Sony loses, goes open
On Thursday Sony announced its electronic book readers will switch to using an open e-book standard promoted by several US publishers.
Sony thus demonstrates yet again the number one axiom of open standards: open standards are embraced by vendors that are not powerful enough to get their own proprietary standard adopted.
The ePub standard was developed by the Open eBook Forum (now International Digital Publishing Forum), which is trying to promote the adoption of electronic book sales through a common standard. The Association of American Publishers has thrown its weight behind the ePub standard — ironically via a letter stored in a proprietary file format on the IDPF website. (The website certainly is not of the standard one would expect from an international trade association.)
Not only has Sony given up on its e-book file format, but its DRM too. As the NYT reported:
Sony will also scrap its proprietary anticopying software in favor of technology from the software maker Adobe that restricts how often e-books can be shared or copied.Of course, open standards and low switching costs mean (as some have hoped for) commoditization of reader devices and competition based on price — certainly not Sony’s preference.

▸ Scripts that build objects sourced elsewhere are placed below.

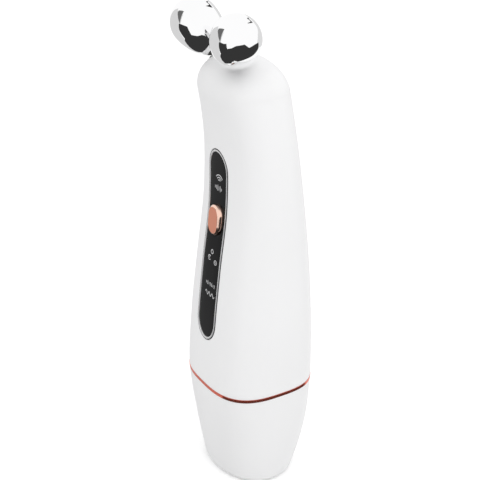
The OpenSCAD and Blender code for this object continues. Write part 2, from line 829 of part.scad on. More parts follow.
// ---- Leads, each a pair of wires between two pieces ----
cell_top = cell_z + cell_len + cell_tip;
board_edge = board_w / 2 + 0.55;
board_mid = board_depth + board_t / 2;
lead_gap = 0.2;
board_head_z = button_z + board_up * cos(panel_tilt) - board_depth * sin(panel_tilt);
board_foot_z = button_z - board_down * cos(panel_tilt) - board_depth * sin(panel_tilt);
side_x = plate_half + 1.4;
// Y of a wire that lies on the front of the board at height z
function on_board(z) = plane_y(board_depth - wire_d / 2 - lead_gap, z);
module electrode_leads() {
    // Halfway between the casing's inner front and the motor's cradle
    slot_y = -(neck_front - wall + cradle_half) / 2;
    top = axle_point(insert_s) + [0.97, -0.58, -1.74];
    run = [top, [top[0] - 0.3, pocket_y - 1, top[2] - 3.7],
        [top[0] - 0.7, pocket_y - 1.2, shoulder_z], [2, slot_y, motor_z + 6],
        [2, slot_y, motor_z - 1], [2.2, slot_y, motor_z - 8],
        [2.3, slot_y + 1.4, board_head_z + 2.7],
        [2.4, on_board(board_head_z) - 1.2, board_head_z - 0.2],
        [2.4, on_board(board_head_z - 2), board_head_z - 2]];
    color("firebrick") {
        wire(run);
        wire(mirror_x(run));
    }
}

module motor_leads() {
    can_end = motor_x - motor_len / 2 - 0.5;
    foot_y = plane_y(board_mid, board_head_z);
    run = [[can_end, -1.5, motor_z], [can_end - 1.2, -2.2, motor_z - 1],
        [can_end - 1.3, -3.2, motor_z - 7], [can_end + 0.5, -3.6, board_head_z + 2.9],
        [1 - board_w / 2, foot_y - 0.1, board_head_z + 1.3],
        [1.2 - board_w / 2, foot_y, board_head_z + 0.7]];
    color("crimson") {
        wire(run);
        wire([for (q = run) q + (q[2] < board_head_z + 4 ? [1.6, 0, 0.5] : [0, 2.4, 0])]);
    }
}

module battery_leads() {
    high_z = cell_top + 4;
    high_y = plane_y(board_mid, high_z);
    low_z = board_foot_z + 4.6;
    low_y = plane_y(board_mid, low_z);
    color("crimson") {
        wire([[0, cell_back, cell_top + 0.5], [4, cell_back - 0.6, cell_top + 1.6],
            [8, cell_back - 2.2, cell_top + 3], [side_x - 0.4, high_y + 6, high_z],
            [side_x - 0.4, high_y + 1.6, high_z], [board_edge, high_y, high_z]]);
        wire([[0, cell_back, cell_z - 0.5], [-4, cell_back - 0.2, cell_z - 1.8],
            [-8.5, cell_back - 2.2, cell_z - 1], [-side_x, low_y + 7.5, cell_z + 4],
            [-side_x, low_y + 3, cell_z + 12], [-side_x + 0.8, low_y + 0.6, low_z - 2],
            [-board_edge, low_y, low_z]]);
    }
}

module charge_leads() {
    run = [[1.6, board_boss_y - 0.5, charge_board_top + 0.5],
        [1.6, board_boss_y - 3, port_z + 5], [1.6, -5, (port_z + flange_z) / 2 + 4],
        [1.6, leads_gap_y, flange_z + 0.5], [2.4, leads_gap_y - 0.5, flange_z + 11.5],
        [3, leads_gap_y + 0.5, board_foot_z - 2.5],
        [3.2, on_board(board_foot_z + 1.6), board_foot_z + 1.6]];
    color("crimson") {
        wire(run);
        wire(mirror_x(run));
    }
}

// ---- Rollers and their axles ----
module insert(side) {
    color("goldenrod") difference() {
        on_axle_bar(side, insert_d, insert_d, neck_s, insert_s);
        on_axle_bar(side, axle_d, axle_d, neck_s - 1, insert_s + 1);
    }
}
module axle(side) {
    color("silver") on_axle_bar(side, axle_d, axle_d, clip_s - 1.2, insert_s);
}
module clip(side) {
    color("dimgray") difference() {
        on_axle_bar(side, bush_d - 0.5, bush_d - 0.5, clip_s, clip_s + clip_t);
        on_axle_bar(side, axle_d, axle_d, clip_s - 1, clip_s + 1);
    }
}
module washer(side) {
    color("ivory") difference() {
        on_axle_bar(side, neck_tip_d - 0.3, neck_tip_d - 0.3, washer_s, neck_s);
        on_axle_bar(side, axle_d + 0.1, axle_d + 0.1, washer_s - 1, neck_s + 1);
    }
}
module bush(side) {
    color("peru") difference() {
        on_axle_bar(side, bush_d, bush_d, bush_s0, bush_s0 + bush_len);
        on_axle_bar(side, axle_d + 2 * bush_play, axle_d + 2 * bush_play,
            bush_s0 - 1, bush_s0 + bush_len + 1);
    }
}
module core(side) {
    color("lightgray") difference() {
        union() {
            on_axle_bar(side, core_d, core_d, core_end_s, mouth_s);
            on_axle_bar(side, core_d, nose_d, mouth_s - tiny, nose_s);
        }
        on_axle_bar(side, bush_d, bush_d, cavity_end_s, nose_s + 1);
    }
}
// Half profile of a roller of radius r: a half circle outwards, and towards the neck half
// an ellipse that would reach to len, cut where its radius falls to stop
function roller_profile(r, len, stop) =
    let (most = acos(stop / r), n = 14)
    concat(
        [[0, -flank_s(r, len, stop)]],
        [for (i = [n:-1:1]) [r * cos(most * i / n), -len * sin(most * i / n)]],
        [for (i = [0:n - 1]) [r * cos(90 * i / n), r * sin(90 * i / n)]],
        [[0, r]]);
module roller(side) {
    color("gainsboro") on_axle(side) difference() {
        rotate_extrude() polygon(roller_profile(roller_r, roller_len, core_d / 2));
        rotate_extrude() polygon(roller_profile(roller_r - roller_wall,
            roller_len - roller_wall, core_d / 2));
        translate([0, 0, -roller_len]) cylinder(d = core_d, h = roller_len);
    }
}
module left_insert() { insert(-1); }
module left_axle() { axle(-1); }
module left_clip() { clip(-1); }
module left_washer() { washer(-1); }
module left_bush() { bush(-1); }
module left_core() { core(-1); }
module left_roller() { roller(-1); }
module right_insert() { insert(1); }
module right_axle() { axle(1); }
module right_clip() { clip(1); }
module right_washer() { washer(1); }
module right_bush() { bush(1); }
module right_core() { core(1); }
module right_roller() { roller(1); }

casing();
base_cup();
trim_ring();
lip_seal();
foot_pad();
foot_screws();
panel();
panel_tape();
panel_bezel();
mode_button();
push_switch();
switch_plunger();
light_guides();
indicator_lights();
circuit_board();
board_screws();
chassis();
battery_cell();
battery_leads();
charge_board();
charge_board_screws();
charge_socket();
socket_tongue();
charge_leads();
vibration_motor();
motor_boot();
motor_clamp();
motor_shaft();
eccentric_weight();
motor_leads();
electrode_leads();
left_insert();
left_axle();
left_clip();
left_washer();
left_bush();
left_core();
left_roller();
right_insert();
right_axle();
right_clip();
right_washer();
right_bush();
right_core();
right_roller();
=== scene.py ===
import json
import math

import bmesh
import bpy
import numpy as np
from mathutils import Matrix, Vector


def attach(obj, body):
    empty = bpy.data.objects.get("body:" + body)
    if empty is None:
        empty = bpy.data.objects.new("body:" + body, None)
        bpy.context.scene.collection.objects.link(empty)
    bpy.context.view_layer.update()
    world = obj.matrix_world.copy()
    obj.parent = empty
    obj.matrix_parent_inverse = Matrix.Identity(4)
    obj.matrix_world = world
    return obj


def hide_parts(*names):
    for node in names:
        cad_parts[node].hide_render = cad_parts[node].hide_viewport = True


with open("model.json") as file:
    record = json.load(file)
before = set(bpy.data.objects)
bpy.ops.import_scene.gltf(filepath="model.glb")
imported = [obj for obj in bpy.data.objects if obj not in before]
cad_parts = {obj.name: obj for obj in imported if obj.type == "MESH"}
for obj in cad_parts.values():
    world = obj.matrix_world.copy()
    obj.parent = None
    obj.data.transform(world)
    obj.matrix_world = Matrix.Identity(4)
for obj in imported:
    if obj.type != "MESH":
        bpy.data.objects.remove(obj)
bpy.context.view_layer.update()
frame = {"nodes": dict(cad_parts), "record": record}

MM = 0.001

# ---- Camera ----
# A long lens that looks down on the device from its front right, with the roller
# head near the top of the picture and the foot at its lower edge.
view_azimuth, view_elevation = math.radians(59.45), math.radians(25.53)
view_target = Vector((0, -3.9, 97.44)) * MM
view_distance = 399.35 * MM
focal_length, film_width = 81.108, 36
view_back = Vector((math.sin(view_azimuth) * math.cos(view_elevation),
                    -math.cos(view_azimuth) * math.cos(view_elevation),
                    math.sin(view_elevation)))
view_right = Vector((math.cos(view_azimuth), math.sin(view_azimuth), 0))
view_up = view_back.cross(view_right)

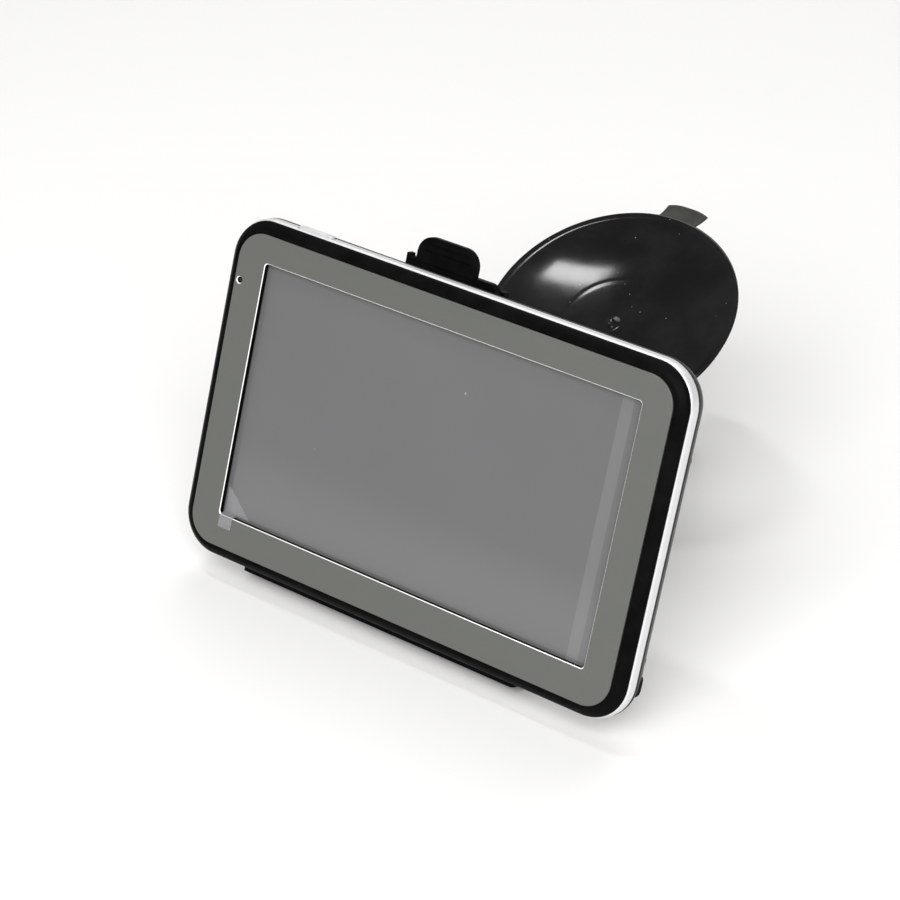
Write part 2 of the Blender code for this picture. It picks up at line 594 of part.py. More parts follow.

After the change, books bought from Sony’s online store will be readable not just on its own device but on the growing constellation of other readers that support ePub. Those include the Plastic Logic eReader, a thin device that has been in development for nearly a decade and is expected to go on sale early next year.
“There is going to be a proliferation of different reading devices, with different features and capabilities and prices for a different set of consumer requirements,” said Steve Haber, president of Sony’s digital reading unit. “If people are going to this e-book shopping mall, they are going to want to shop at all the stores, and not just be required to shop at one store.”
As always, where you stand on proprietary standards depends on where you site. In the NYT telling, Amazon is the big bad proprietary vendor of e-books, and the publishers want to gang up to reduce its buyer power.
But with music downloads, Amazon was the leading challenger to the big bad proprietary dominant iTunes, and record labels wanted to do anything they could to help it gain market share and reduce Apple’s clout. This included abandoning their pro-DRM position to give Amazon a DRM-free advantage.
And then we have Sony, the onetime master of proprietary and semi-proprietary standards strategies (PlayStation, Memory Stick, Compact Cassette). Its biggest gamble and most recent success came with the multi-billion dollar gamble on getting Blu-ray established.
As with music downloads, Sony has concluded that it doesn’t have the market power to establish its own proprietary e-book format. Unlike IBM, I believe Sony’s nominal embrace of open standards is only tactical and not permanent.
Like Amazon, Apple, Microsoft and others, Sony believes that an open standard shared with rivals is the third best alternative, after establishing its own proprietary standard (Memory Stick) or being part of a consortium that controls patent rents for a semi-open standard (Blu-ray).
Hat tip for original story about Sony to Matt Asay via Twitter
1 comment:
Of course, as with everything else, those who got in early will likely be abandoned, as Sony already has done. I have a PRC-500, and I can't download books from Google books like you can with the 700. Shortly, I imagine I'll have to abandon the device entirely.